Grab shows this kind of evolution clearly. It didn’t begin as a multi-service platform. It expanded based on observed user behavior. Ride-hailing led the entry. Payments solved a parallel need. Delivery emerged from daily patterns rather than roadmap planning.

Instead of forcing users into a predefined use case, the product expanded around what people were already doing. That shift only happens when teams are willing to treat usage data as direction.

Experience changes how expansion is approached

Teams that have launched in multiple markets work differently in later ones. They involve local perspectives earlier and question decisions that previously felt obvious. Most importantly, they test comprehension, not just functionality. Over time, this reduces the most expensive type of uncertainty: the kind that only appears after launch.

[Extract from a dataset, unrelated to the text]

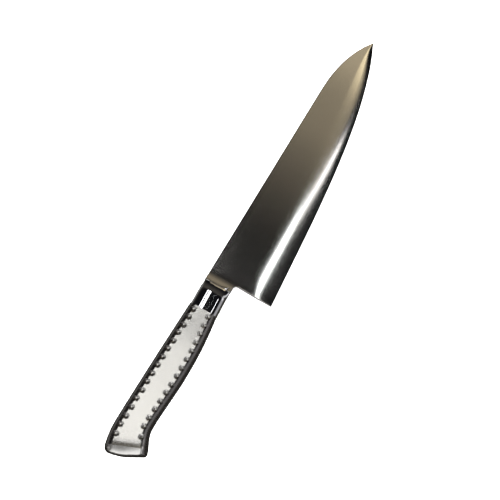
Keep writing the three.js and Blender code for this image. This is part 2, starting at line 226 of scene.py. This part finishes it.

Rethinking what growth actually means

Expansion is often described as scaling: more users, more markets, more visibility. In practice, it behaves more like continuous adjustment.

Every new region introduces new expectations:

  • How people prefer to pay
  • How they interpret trust
  • How they respond to communication styles
  • What feels “normal” inside a product flow

Responding to those signals doesn’t dilute the product. It reshapes it into something that can operate naturally in different environments without forcing users to adapt first.

Closing perspective

Most apps don’t fail internationally because they are difficult to use. They fail because they feel slightly misaligned with local behavior. That mismatch is subtle. Users may not be able to articulate it, but they feel it in every step they hesitate on. The real difference between availability and acceptance comes down to this: whether the product reduces uncertainty or introduces it. Not through sweeping redesigns, but through careful adjustments that remove hesitation at the exact point it appears. That’s what turns expansion from distribution into adoption and adoption into something that actually lasts.